In Haryana, Delhi and Jharkhand, the BJP has no announced leader. This many need quick rectification. Last December, the BJP had Harsh Vardhan leading the party in Delhi. He is now a central health minister, and it is doubtful if the party will sacrifice a Lok Sabha seat to let him lead the party in the assembly elections.
In Maharashtra, the death of Munde may actually have ended the conflict with the Sena, as Uddhav Thackeray now emerges as a clear leader of the alliance. However, here too one can expect strong opposition: the Congress and NCP are fighting for their lives, and they will surely seal an alliance in the end despite initial bickering. One cannot also rule out some accommodation with Raj Thackeray’s MNS, who is fighting for his political future.
In Haryana, the BJP has to project a leader and decide between Janhit Congress and INLD. The chances are the BJP will go with the latter if it is willing to play a junior role. In Jharkhand, where former NDA finance minister Yashwant Sinha is making a big pitch for a local role, the party’s last Chief Minister, Arjun Munda, will be a formidable opponent. Local factors and a Lalu-Congress-JD(U)-Jharkhand Mukti Morcha grand alliance will ensure that the BJP has a fight on its hands. The BJP’s best bet may be to project Sinha as the new face of the party, as Munda did not cover himself with glory in his last stint as CM.

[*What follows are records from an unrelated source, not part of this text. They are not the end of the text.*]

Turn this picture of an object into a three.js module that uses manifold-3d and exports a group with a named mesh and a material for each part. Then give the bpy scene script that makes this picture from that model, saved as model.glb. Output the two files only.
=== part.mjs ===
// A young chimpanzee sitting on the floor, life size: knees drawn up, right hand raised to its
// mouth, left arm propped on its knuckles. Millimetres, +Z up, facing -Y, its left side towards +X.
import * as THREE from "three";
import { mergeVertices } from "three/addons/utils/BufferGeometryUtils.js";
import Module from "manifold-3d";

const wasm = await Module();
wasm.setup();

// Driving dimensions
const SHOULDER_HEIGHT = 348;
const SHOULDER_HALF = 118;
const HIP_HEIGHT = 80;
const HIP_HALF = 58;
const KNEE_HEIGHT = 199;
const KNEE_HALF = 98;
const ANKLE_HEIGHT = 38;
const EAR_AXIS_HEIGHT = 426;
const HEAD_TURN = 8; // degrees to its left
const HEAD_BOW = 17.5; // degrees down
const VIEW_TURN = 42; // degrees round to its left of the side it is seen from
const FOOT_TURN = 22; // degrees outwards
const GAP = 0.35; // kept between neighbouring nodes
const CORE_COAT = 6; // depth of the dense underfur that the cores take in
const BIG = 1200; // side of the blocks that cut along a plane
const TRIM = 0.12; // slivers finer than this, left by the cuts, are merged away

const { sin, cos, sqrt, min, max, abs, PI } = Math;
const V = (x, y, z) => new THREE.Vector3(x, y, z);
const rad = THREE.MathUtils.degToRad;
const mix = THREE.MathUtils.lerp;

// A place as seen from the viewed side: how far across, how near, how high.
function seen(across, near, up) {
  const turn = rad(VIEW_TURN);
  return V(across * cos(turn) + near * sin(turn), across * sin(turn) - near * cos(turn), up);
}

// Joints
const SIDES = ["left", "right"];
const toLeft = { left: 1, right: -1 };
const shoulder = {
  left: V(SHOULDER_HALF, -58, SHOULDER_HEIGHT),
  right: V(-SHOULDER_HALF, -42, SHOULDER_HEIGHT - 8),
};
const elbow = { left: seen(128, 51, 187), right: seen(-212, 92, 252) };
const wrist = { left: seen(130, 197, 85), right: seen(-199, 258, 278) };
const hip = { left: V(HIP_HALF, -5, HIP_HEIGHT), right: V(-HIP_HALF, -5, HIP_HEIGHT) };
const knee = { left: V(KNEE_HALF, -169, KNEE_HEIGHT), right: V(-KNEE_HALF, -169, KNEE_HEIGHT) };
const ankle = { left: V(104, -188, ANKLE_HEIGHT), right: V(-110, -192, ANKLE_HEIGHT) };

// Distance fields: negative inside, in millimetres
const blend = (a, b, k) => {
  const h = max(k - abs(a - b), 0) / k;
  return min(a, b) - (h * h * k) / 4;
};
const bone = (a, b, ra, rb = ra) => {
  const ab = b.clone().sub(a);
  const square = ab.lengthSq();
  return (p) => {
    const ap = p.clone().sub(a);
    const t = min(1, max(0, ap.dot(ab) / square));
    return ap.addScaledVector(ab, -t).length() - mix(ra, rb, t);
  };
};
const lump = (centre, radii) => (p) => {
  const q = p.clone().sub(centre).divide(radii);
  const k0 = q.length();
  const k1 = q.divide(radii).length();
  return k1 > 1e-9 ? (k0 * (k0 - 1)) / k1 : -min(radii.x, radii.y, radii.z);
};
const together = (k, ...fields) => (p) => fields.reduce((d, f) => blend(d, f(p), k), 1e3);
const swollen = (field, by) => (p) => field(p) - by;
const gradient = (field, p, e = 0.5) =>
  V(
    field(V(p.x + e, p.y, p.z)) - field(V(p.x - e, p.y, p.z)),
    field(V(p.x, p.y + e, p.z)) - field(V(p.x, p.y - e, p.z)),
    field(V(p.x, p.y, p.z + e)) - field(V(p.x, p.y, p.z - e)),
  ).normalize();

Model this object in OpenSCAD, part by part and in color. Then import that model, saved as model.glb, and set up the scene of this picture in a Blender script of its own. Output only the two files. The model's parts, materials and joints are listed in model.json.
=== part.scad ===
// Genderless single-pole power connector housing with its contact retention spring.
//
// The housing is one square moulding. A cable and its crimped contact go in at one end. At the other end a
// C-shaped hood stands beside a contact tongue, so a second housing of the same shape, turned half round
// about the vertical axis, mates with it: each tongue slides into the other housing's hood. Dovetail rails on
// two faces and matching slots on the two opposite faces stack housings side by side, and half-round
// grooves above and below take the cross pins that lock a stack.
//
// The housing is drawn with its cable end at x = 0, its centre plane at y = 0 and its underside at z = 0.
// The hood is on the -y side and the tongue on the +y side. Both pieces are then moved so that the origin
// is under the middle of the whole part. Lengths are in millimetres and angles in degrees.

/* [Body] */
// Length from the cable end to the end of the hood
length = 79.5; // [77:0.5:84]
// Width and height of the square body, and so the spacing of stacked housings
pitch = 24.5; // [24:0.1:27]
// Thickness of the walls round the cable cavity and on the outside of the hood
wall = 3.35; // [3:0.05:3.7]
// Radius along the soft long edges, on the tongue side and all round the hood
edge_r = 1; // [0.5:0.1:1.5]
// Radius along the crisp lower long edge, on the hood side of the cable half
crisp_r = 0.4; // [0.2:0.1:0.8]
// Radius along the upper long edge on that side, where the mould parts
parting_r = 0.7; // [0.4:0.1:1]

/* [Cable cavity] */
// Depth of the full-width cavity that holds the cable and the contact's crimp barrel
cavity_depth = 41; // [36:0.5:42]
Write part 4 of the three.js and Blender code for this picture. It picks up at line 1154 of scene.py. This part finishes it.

In Jammu & Kashmir, it is not an alliance, but the break-up of the national Conference-Congress alliance that will challenge the BJP. The BJP cashed in on the anti-incumbency of this alliance, and decimated the Congress in the non-Muslim areas. This time, the Congress will make a determined bid for the Hindu vote in Jammu - and the BJP will have to hold on to its gains of May.
Modi and Shah will find that compared to May 2014, October-December will pose the bigger challenge as the issues are different, and the opposition is waking up. If they win these polls, one can expect bolder moves after December.